Chuck Barrett

Progressive fiction, poetry and commentary


Don’t Look Back—Street Crime Versus Community Safety

The legendary African-American baseball pitcher Satchel Paige famously said, “Don’t look back. Something might be gaining on you.”

Something, indeed.  But what?

One of those things concerns public safety and the mistaken concept that defines threats to community safety as crimes committed by individuals, particularly poor people and people of color.

This flawed concept has resulted in massive rates of costly imprisonment skewed towards the poor and people of color.  According to data from the Prison Policy Initiative and Tucson’s Second Chance Community Bail Fund, Arizona has a rate of imprisonment for African-Americans more than five times that of whites.  For Latinxs it is twice the rate of whites, for Native Americans, nearly four times the rate for whites.

It doesn’t have to be this way.  Alternatives work. Probation, in fact, gets generally reasonable results, with some 20% re-offending, the majority of these being nonviolent drug offenses, according to the U.S. Bureau of Justice Statistics.  Prison parolees and those who serve full sentences, by contrast, re-offend some 65% of the time within five years. And the cost? A highly respected Vera Institute for Justice study shows the annual incarceration costs for Arizona runs $24,800 per year per prisoner.  That’s compared to about $4,700 per year for high intensity probation supervision and about $1,000 per year for regular supervision probation cases.

This writer worked for fifteen years on alternatives in Washington, D.C. My experience was that our nonfinancial pretrial release programs successfully returned felony releasees to court 98.5% of the time with all the conditions of their release met.  Our post-conviction sentencing alternative projects—such as offender-run businesses and employment training—succeeded almost as well.

But I still hear Satchel whispering: “Don’t look back.  Something might be gaining on you.”

What’s “gaining on you” is unacknowledged crime that is corporate and largely white.  It’s far more dangerous to community safety than individual street crime (which, by the way, anonymous victim and offender studies show is committed disproportionally by white people).

For example, you are somewhat more likely to die from criminal acts of your employer than you are from a street homicide of any kind.  The murder rate in this country is about 4 persons per 100,000.  The average rate of industrial deaths due to willful violations of safety and health laws by employers is about 4.5 per 100,000.  The generally accepted proof of a willful violation is that the employer is a repeat offender, convicted of the same violation at least once before. The 4.5 per 100,000 figure averages all occupations, yet the per 100,000 rate for some occupations is astronomically higher: agriculture, 27.9; mining, 25.1; and transportation, 16.9.

Another 50,000 workers die each year from preventable exposure to hazards in the workplace!  That’s more than three times the total number of homicides.

So given this murderous carnage, what are the penalties?  The maximum penalty for willful violations resulting in death is a class B misdemeanor carrying merely six months in jail and a $10,000 fine.  It is almost never applied.
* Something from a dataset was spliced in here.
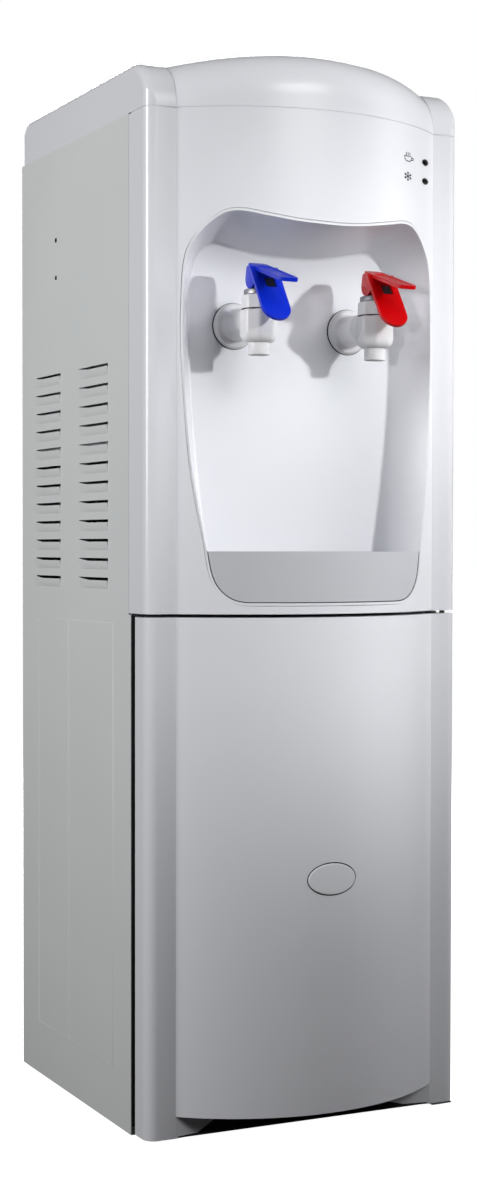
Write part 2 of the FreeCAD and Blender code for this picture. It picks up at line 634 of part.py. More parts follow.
node("filter_drier", fuse(rod("z", 9, 60, "line_side", "rear-28", 270),
                          cone("z", 3, 9, 10, "line_side", "rear-28", 260),
                          cone("z", 9, 3, 10, "line_side", "rear-28", 330)))


def ellipsoid(high, across, x, y, z):
    item = doc.addObject("Part::Ellipsoid", "dome")
    item.Radius1 = high
    item.Radius2 = across
    item.Radius3 = across
    return place(item, x, y, z)


comp_plate = cut(block(f"{comp_x}-66", f"{comp_x}+66", f"{comp_y}-45", f"{comp_y}+45", 14, 17),
                 *[rod("z", 4, 8, f"{comp_x}+({x})", f"{comp_y}+({y})", 12) for x in (-55, 55) for y in (-35, 35)])
node("compressor", fuse(ellipsoid(40, 56, comp_x, comp_y, 60), rod("z", 56, 50, comp_x, comp_y, 60),
                        ellipsoid(40, 56, comp_x, comp_y, 110), rod("z", 34, 20, comp_x, comp_y, 16),
                        comp_plate))
node("compressor_grommets", group(*[
    fuse(rod("z", 9, 9.5, f"{comp_x}+({x})", f"{comp_y}+({y})", "foot_height+1.5"),
         rod("z", 4, 16, f"{comp_x}+({x})", f"{comp_y}+({y})", "foot_height+1.5"))
    for x in (-55, 55) for y in (-35, 35)]))

coil_y = front + size("rear") + 14
reach = size("condenser_side")
passes = [90 + (deck - 150.5) * k / 7 for k in range(8)]
rise = passes[1] - passes[0]
coil = []
for k, z in enumerate(passes):
    coil.append(Part.makeCylinder(2.5, 2 * reach, Vec(-reach, coil_y, z), Vec(1, 0, 0)))
    if k < len(passes) - 1:
        end = reach if k % 2 == 0 else -reach
        bulge = end + math.copysign(rise / 2, end)
        bend = Part.Arc(Vec(end, coil_y, z), Vec(bulge, coil_y, z + rise / 2), Vec(end, coil_y, z + rise))
        mouth = Part.Circle(Vec(end, coil_y, z), Vec(1, 0, 0), 2.5).toShape()
        coil.append(Part.Wire([bend.toShape()]).makePipeShell([Part.Wire([mouth])], True, True))
wire_count = 14
spacing = (2 * reach - 20) / (wire_count - 1)
wires = [Part.makeCylinder(0.8, passes[-1] - 70, Vec(k * spacing + 10 - reach, coil_y + gap, 80))
         for k in range(wire_count) for gap in (-3.3, 3.3)]
clips = [slab(x - 3, x + 3, size("rear") - 1, size("rear") + 11.5, z - 6, z + 6)
         for x in (15 - reach, reach - 15) for z in (passes[0], passes[-1])]
node("condenser", solid(Part.makeCompound(coil + wires + clips)))

# rear fittings
housings = []
for x in ("heating_side", "cooling_side"):
    shell = fuse(block(f"{x}-11", f"{x}+11", "rear-1", "rear+1", "deck_level+79", "deck_level+110"),
                 block(f"{x}-9", f"{x}+9", "rear-20", "rear-1", "deck_level+81.5", "deck_level+107.5"))
    housings.append(cut(shell, block(f"{x}-7", f"{x}+7", "rear-12", "rear+2", "deck_level+83.2", "deck_level+105.8")))
node("switch_housings", group(*housings))


def rocker(label, x):
    body = body_at("rear-4", x, "deck_level+94.5")
    shape = [("-3", "-3"), ("3", "-9.8"), ("7.2", "-9.8"), ("5.4", "0"), ("7.2", "9.8"), ("3", "9.8"), ("-3", "3")]
    pad(body, "YZ_Plane", "0", shape, "13.4", True)
    body.Placement.Rotation = FreeCAD.Rotation(Vec(1, 0, 0), -7)
    return node(label, fuse(body, rod("x", 2, 13.9, f"{x}-6.95", "rear-4", "deck_level+94.5")))


rocker("heating_rocker", "heating_side")
rocker("cooling_rocker", "cooling_side")
node("cord_bush", cut(fuse(rod("y", 9, 7, "cord_side", "rear-1", "deck_level+40"),
                           rod("y", 6.5, 8, "cord_side", "rear-9", "deck_level+40")),
                      rod("y", 3.8, 30, "cord_side", "rear-15", "deck_level+40")))


# taps
def hexagon(across, y0, y1, x):
    radius = across / math.sqrt(3)
    points = [Vec(x + radius * math.cos(math.radians(60 * k)), front + y0,
                  size("tap_level") + radius * math.sin(math.radians(60 * k))) for k in range(7)]
    return Part.Face(Part.makePolygon(points)).extrude(Vec(0, y1 - y0, 0))


bodies = []
bonnets = []
collars = []
nuts = []
for side in (-1, 1):
    x = f"({side})*tap_side"
    y = "tap_front"
    outer = fuse(rod("y", 14, "tap_reach-5", x, y, "tap_level"),
                 rod("y", 20.5, 5, x, "alcove_depth-5", "tap_level"),
                 rod("y", 10, 14, x, "alcove_depth", "tap_level"),
                 rod("z", 16.5, 20.5, x, y, "tap_level-11.5"),
                 cone("z", 12.5, 16.5, 7, x, y, "tap_level-18.5"),
                 rod("z", 9.5, 11.7, x, y, "tap_level-30"))
    bodies.append(cut(outer, rod("y", 5, "tap_reach+30", x, y, "tap_level"),
                      rod("z", 11, 30, x, y, "tap_level-15.5"),
                      rod("z", 6.5, 20, x, y, "tap_level-32"),
                      rod("z", 15.8, 12, x, y, "tap_level+9")))
    bonnets.append(cut(fuse(cone("z", 15.6, 14.6, 10.5, x, y, "tap_level+9"),
                            cone("z", 14.6, 12.8, 3, x, y, "tap_level+19.5")),
                       rod("z", 11, 15, x, y, "tap_level+4"), rod("z", 3.08, 30, x, y, "tap_level+4")))
    collars.append(cut(rod("z", 12, 4.6, x, y, "tap_level+22.5"), rod("z", 3.08, 10, x, y, "tap_level+20")))
    back = size("alcove_depth") + size("alcove_wall")
    nut = hexagon(30, back, back + 8, side * size("tap_side"))
    nuts.append(solid(nut.cut(Part.makeCylinder(10.1, 30, Vec(side * size("tap_side"), front + 30, size("tap_level")),
                                                Vec(0, 1, 0)))))
node("tap_bodies", group(*bodies))
node("tap_bonnets", group(*bonnets))
node("tap_collars", group(*collars))
node("tap_nuts", group(*nuts))


def stem(prefix, x):
    head = block(f"{x}-4", f"{x}+4", "tap_front-4.5", "tap_front+4.5", "tap_level+29", "pin_level+5")
    post = fuse(rod("z", 3, 45, x, "tap_front", "tap_level-12.5"), head,
                rod("z", 8, 2, x, "tap_front", "tap_level-5.5"))
    node(f"{prefix}_stem", cut(post, rod("x", 2.01, 20, f"{x}-10", "tap_front", "pin_level")))
    node(f"{prefix}_valve_seal", rod("z", 8.5, 3, x, "tap_front", "tap_level-15.5"))
    base = Vec(value(x), front + size("tap_front"), size("tap_level") - 2.7)
    helix = Part.makeHelix(3.6, 20.9, 6)
    wire = Part.Wire([Part.Circle(Vec(6, 0, 0), Vec(0, 1, 0), 0.8).toShape()])
    spring = Part.Wire(helix.Edges).makePipeShell([wire], True, True)
    spring.translate(base)
    node(f"{prefix}_spring", solid(spring))
    node(f"{prefix}_lever_pin", rod("x", 2, 17.2, f"{x}-8.6", "tap_front", "pin_level"))


def lever(x):
    body = body_at("tap_front", x, "pin_level")
    plate = [("5", "10.9"), ("5.6", "13.2"), ("4", "13.6"), ("-30", "3.1"), ("-56", "-5"), ("-60", "-6.9"),
             ("-61", "-8.4"), ("-60", "-9.4"), ("-57", "-8.6"), ("-31", "-0.4"), ("0", "9.3")]
    paddle = [("-9.6", "9"), ("-40.6", "-38.4"), ("-41.6", "-40.6"), ("-40.6", "-41.6"), ("-38.6", "-40"), ("-5.4", "6.5")]
    hub = [("6", "10.6"), ("-12", "5.2"), ("-10.4", "0"), ("-8", "-4"), ("-4.6", "-7.2"), ("0", "-8.5"),
           ("4.6", "-7.2"), ("8", "-4"), ("9", "1.6"), ("8.4", "6")]
    pad(body, "YZ_Plane", "0", plate, "18", True)
    pad(body, "YZ_Plane", "0", paddle, "27", True)
    pad(body, "YZ_Plane", "0", hub, "17", True)
    slot = [("-9", "-12"), ("12", "-12"), ("12", "8.4"), ("3", "8.4"), ("-9", "5.4")]
    pocket(body, "YZ_Plane", "0", slot, "8.8", True)
    return body


for prefix, x in (("cold", "0-tap_side"), ("hot", "tap_side")):
    stem(prefix, x)
    body = lever(x)
    hole = rod("x", 2.06, 30, f"{x}-15", "tap_front", "pin_level")
    tilt = math.radians(-36.2)
    corner = Part.makeBox(40, 60, 13.5, Vec(-20, -30, 0)).cut(
        Part.makeCylinder(13.5, 60, Vec(0, -30, 13.5), Vec(0, 1, 0)))
    corner.rotate(Vec(0, 0, 0), Vec(1, 0, 0), math.degrees(tilt))
    corner.translate(Vec(value(x), front + size("tap_front") - 41.3, size("pin_level") - 41.5))
    node(f"{prefix}_lever", cut(body, hole, solid(corner)))

# drip tray
def tray_form(grow, inset, low, high, back):
    form = recess_plug(grow, 34).common(slab(-200, 200, -60, back, low, high))
    return form.common(bow_front(inset, low, high))


tray_top = deck + 9.5 + size("tray_height")
tray_back = size("alcove_depth") - size("alcove_corner") + 0.5
tray = tray_form(-0.9, 0.6, deck + 5, tray_top, tray_back)
tray = tray.cut(tray_form(-2.6, 3.4, deck + 17.5, tray_top + 5, tray_back - 2))
ledge = tray_form(-2.2, 3.2, tray_top - 12, tray_top - 8, tray_back - 1.8)
ledge = ledge.cut(tray_form(-8.5, 9, tray_top - 14, tray_top - 6, tray_back - 6.5))
tray = tray.fuse(ledge).removeSplitter()
node("drip_tray", solid(tray))

grille = tray_form(-3.1, 3.9, tray_top - 7.8, tray_top - 4.8, tray_back - 2.4)
slots = [Part.makeBox(6, 70, 10, Vec(x - 3, front - 46, tray_top - 12))
         for x in [k * 11 for k in range(-8, 9)]]
band = tray_form(-12, 12, tray_top - 12, tray_top, tray_back - 9.5)
grille = grille.cut(Part.makeCompound([s.common(band) for s in slots if s.common(band).Volume > 5]))
node("drip_grille", solid(grille))


# door
def door_form(inset):
    low = size("door_bottom") + inset
    form = plan(inset, size("door_return") + (20 if inset else 0), low, size("door_top") - inset)
    chord = size("half_chord")
    toe_radius = (chord ** 2 + size("toe_depth") ** 2) / (2 * size("toe_depth"))
    toe_centre = front + size("toe_depth") - toe_radius
    toe = Part.makeCylinder(toe_radius + inset, size("bow_bottom") + inset, Vec(0, toe_centre, 0))
    return form.cut(toe.common(slab(-half, half, -70, size("toe_depth") + 5, 0, size("bow_bottom") + inset)))


door = door_form(0).cut(door_form(wall))
badge_z = size("deck_level") / 2


def oval(long, short, front_inset, back_inset):
    ellipse = Part.Ellipse(Vec(0, front - 80, badge_z), long, short)
    ellipse.Axis = Vec(0, 1, 0)
    face = Part.Face(Part.Wire([ellipse.toShape()]))
    prism = face.extrude(Vec(0, 60, 0))
    skin_low, skin_high = badge_z - 60, badge_z + 60
    return prism.common(bow(front_inset, skin_low, skin_high)).cut(bow(back_inset, skin_low - 1, skin_high + 1))


door = door.cut(oval(25.1, 15.8, -1, 1.3))
for z in (size("door_bottom") - 3, size("door_top") - 5):
    door = door.cut(Part.makeCylinder(2.58, 8, Vec(size("hinge_side"), front + size("hinge_setback"), z)))
node("door_panel", solid(door))
node("door_badge", solid(oval(24.5, 15.2, -0.6, 1.25)))
inner_door = cut(block("2.7-half_width", "half_width-2.7", 21, 24, "door_bottom+2.7", "door_top-2.7"),
                 block("24-half_width", "half_width-24", 22.5, 26, "door_bottom+24", "door_top-24"))
node("door_liner", inner_door)
node("door_magnet", block("9-half_width", "25-half_width", 24, 26, "deck_level/2", "deck_level/2+30"))
node("door_strike", block("9-half_width", "25-half_width", 27, 36, "deck_level/2", "deck_level/2+30"))
node("hinge_pins", group(rod("z", 2.5, "door_bottom+6-foot_height", "hinge_side", "hinge_setback", "foot_height"),
                         rod("z", 2.5, 12, "hinge_side", "hinge_setback", "deck_level-9.5")))

doc.recompute()
for item in doc.Objects:
    if "Invalid" in item.State or "Error" in item.State:
        print("STATE", item.Name, item.Label, item.State)
    if hasattr(item, "Shape") and item in nodes:
        if item.Shape.isNull() or not item.Shape.isValid():
            print("SHAPE", item.Label)
for item in nodes:
    item.Shape.exportStep(f"parts/{item.Label}.step")
print(len(nodes), "parts written")
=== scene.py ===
import json
import math
import bmesh
import bpy
from mathutils import Matrix, Vector


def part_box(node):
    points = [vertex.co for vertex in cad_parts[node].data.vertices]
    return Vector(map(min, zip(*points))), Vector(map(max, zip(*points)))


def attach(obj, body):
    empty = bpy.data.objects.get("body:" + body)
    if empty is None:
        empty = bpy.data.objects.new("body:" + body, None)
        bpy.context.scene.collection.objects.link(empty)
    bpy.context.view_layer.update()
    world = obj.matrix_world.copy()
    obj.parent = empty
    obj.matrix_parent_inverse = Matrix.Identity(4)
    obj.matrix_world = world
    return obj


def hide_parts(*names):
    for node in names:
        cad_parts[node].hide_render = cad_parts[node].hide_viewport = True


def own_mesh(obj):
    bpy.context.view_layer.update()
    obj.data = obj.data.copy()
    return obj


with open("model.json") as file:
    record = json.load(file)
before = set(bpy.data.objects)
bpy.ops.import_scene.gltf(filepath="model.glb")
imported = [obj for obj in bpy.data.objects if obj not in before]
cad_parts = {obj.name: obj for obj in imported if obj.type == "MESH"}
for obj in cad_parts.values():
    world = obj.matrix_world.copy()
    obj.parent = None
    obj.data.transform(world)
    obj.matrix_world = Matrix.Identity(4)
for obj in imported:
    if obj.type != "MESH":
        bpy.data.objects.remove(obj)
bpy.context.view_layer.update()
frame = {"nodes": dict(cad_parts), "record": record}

nodes = frame["nodes"]
print("frame loaded with", len(nodes), "nodes")


def linearColour(hexText):
    channels = [int(hexText[i:i + 2], 16) / 255 for i in (1, 3, 5)]
    return [c / 12.92 if c <= 0.04045 else ((c + 0.055) / 1.055) ** 2.4 for c in channels] + [1.0]


def addNode(tree, kind, settings=None, links=None):
    node = tree.nodes.new(kind)
    for name, value in (settings or {}).items():
        if isinstance(name, str) and hasattr(node, name):
            setattr(node, name, value)
        else:
            node.inputs[name].default_value = value
    for name, source in (links or {}).items():
        tree.links.new(source, node.inputs[name])
    return node


def startMaterial(name, colour, roughness, metallic=0.0, ior=1.5):
    material = bpy.data.materials.new(name)
    material.use_nodes = True
    tree = material.node_tree
    tree.nodes.clear()
    shader = addNode(tree, "ShaderNodeBsdfPrincipled", {"Base Color": linearColour(colour), "Roughness": roughness,
                                                        "Metallic": metallic, "IOR": ior})
    addNode(tree, "ShaderNodeOutputMaterial", links={"Surface": shader.outputs[0]})
    coords = addNode(tree, "ShaderNodeTexCoord")
    return material, tree, shader, coords.outputs["Object"]


def perMetre(millimetres):
    return 1000.0 / millimetres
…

Don’t look back—tobacco kills 114,000 people every year and has no social value whatsoever. 

Don’t look back—the C.D.C. says lightly regulated gun violence kills more than 33,000 every year in recent years.

Don’t look back—the EPA estimates that 300,000 Americans suffer pesticide poisoning each year according to a 2005 Cornell University study.

It is high time we as a society shaped our laws according to the shape of the real threats to our lives and safety, rather than to the false shape of our prejudices.

Chuck Barrett is President of Amanecer, an Arizona nonprofit organization. He worked in prisons, prison alternatives, community corrections, pretrial release and prisoner rights for fifteen years in the 1970s and 1980s and currently is a volunteer with Prisoner Visitation and Support, a national organization that visits prisoners in federal and military prisons.